Com o calor, chegam as festas de Verão, que já arrancaram um pouco de norte a sul do país. Com Junho chegou também um mês inteiro de campeonato do Mundo de Futebol, e com tudo isto, é quase certo que os portugueses vão andar bem distraídos por estas semanas. Ao mesmo tempo, o Governo de Pedro Passos Coelho vai tomando decisões, vai falando à comunicação social distraída, e, aqui e ali, começamos a perceber que o chumbo recente do Tribunal constitucional a três artigos do Orçamento do Estado vai-se agudizando, sem solução à vista. Entre acusações nunca vistas anteriormente, trocadas entre um Governo e o Tribunal Constitucional, a verdade é que se entrou numa escalada interminável de galhardetes, com a dramatização dos discursos políticos e as ameaças já habituais nas vésperas de legislativas.

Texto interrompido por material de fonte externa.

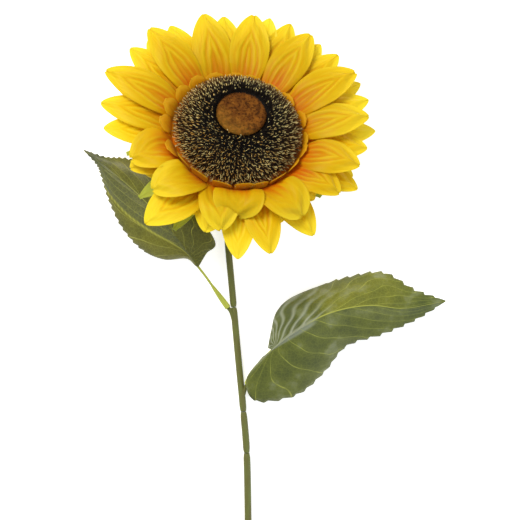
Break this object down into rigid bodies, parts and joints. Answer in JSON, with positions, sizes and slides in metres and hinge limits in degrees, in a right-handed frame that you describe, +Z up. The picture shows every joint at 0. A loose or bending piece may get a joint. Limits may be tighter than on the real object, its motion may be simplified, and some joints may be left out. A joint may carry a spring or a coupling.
{
  "type": "artificial cut sunflower",
  "caption": "Artificial cut sunflower lying on a table, with a domed bristly disc, layered pointed petals, a slim jointed stem and large toothed leaves.",
  "frame": {"origin": "middle of the lying flower's footprint, on the surface it lies on", "axes": "+Y along the stem towards the head, +Z up from the surface, +X to the right of the stem seen from above"},
  "size_m": [0.306, 0.585, 0.0965],
  "materials": {
    "wire": "drawn",
    "stem": "matte",
    "petiole": "matte",
    "calyx": "matte",
    "leaf": "coated cloth",
    "petal": "satin",
    "petal_inner": "satin",
    "bract": "coated cloth",
    "disc": "bristly",
    "pad": "flocked"
  },
  "bodies": {
    "root": {"stem_wire": "wire", "stem_sleeve_neck": "stem", "stem_sleeve_fork": "stem", "stem_sleeve_middle": "stem", "stem_sleeve_lower": "stem", "leaf_left_petiole": "petiole", "leaf_left_blade": "leaf", "leaf_right_petiole": "petiole", "leaf_right_blade": "leaf", "disc_cushion": "disc", "disc_centre_pad": "pad", "petal_layer_inner": "petal_inner", "petal_layer_front": "petal", "petal_layer_middle": "petal", "petal_layer_back": "petal", "bract_layer": "bract", "calyx_cup": "calyx"}
  },
  "joints": []
}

A juntar à festa, a ministra das Finanças soprou a partir de Bruxelas, que o Governo «pode ponderar a hipótese» de prescindir da última tranche dos empréstimos concedidos no quadro do programa de assistência financeira ao país. Um cheque que está suspenso até à adopção de medidas alternativas às chumbadas pelo Tribunal Constitucional. Pois é. De facto é triste saber que agora, um mero chumbo deste tribunal, a par de outros do passado, já não coloca em causa o tal esforço pedido aos portugueses. É bom saber que agora os mercados já não são importantes nem os juros se importarão. Tristemente, o Governo mostra que já pensa em campanha eleitoral, em eleições, e na forma como irá posicionar-se para esse escrutínio. E todos nós, que estamos a sofrer na pele as consequências de uma dura austeridade que não merecemos, ficamos a assistir, impotentes, como sempre. Em Belém, diz que há Presidente. Mas é melhor não contar com isso, já que nem por sinais de fumo, Cavaco Silva emite qualquer som. Entretanto, haja Mundial de Futebol, haja festa, sardinha assada e caracóis e venham as férias. A portugalidade pode esperar, as nossas condições de vida também. Mas nesse dia, quando voltarmos todos a acordar, já não haverá forças nem sequer para erguer bandeiras nem cartazes sindicais.

* Crónica de 16 de Junho, Antena Livre, 89.7, Abrantes.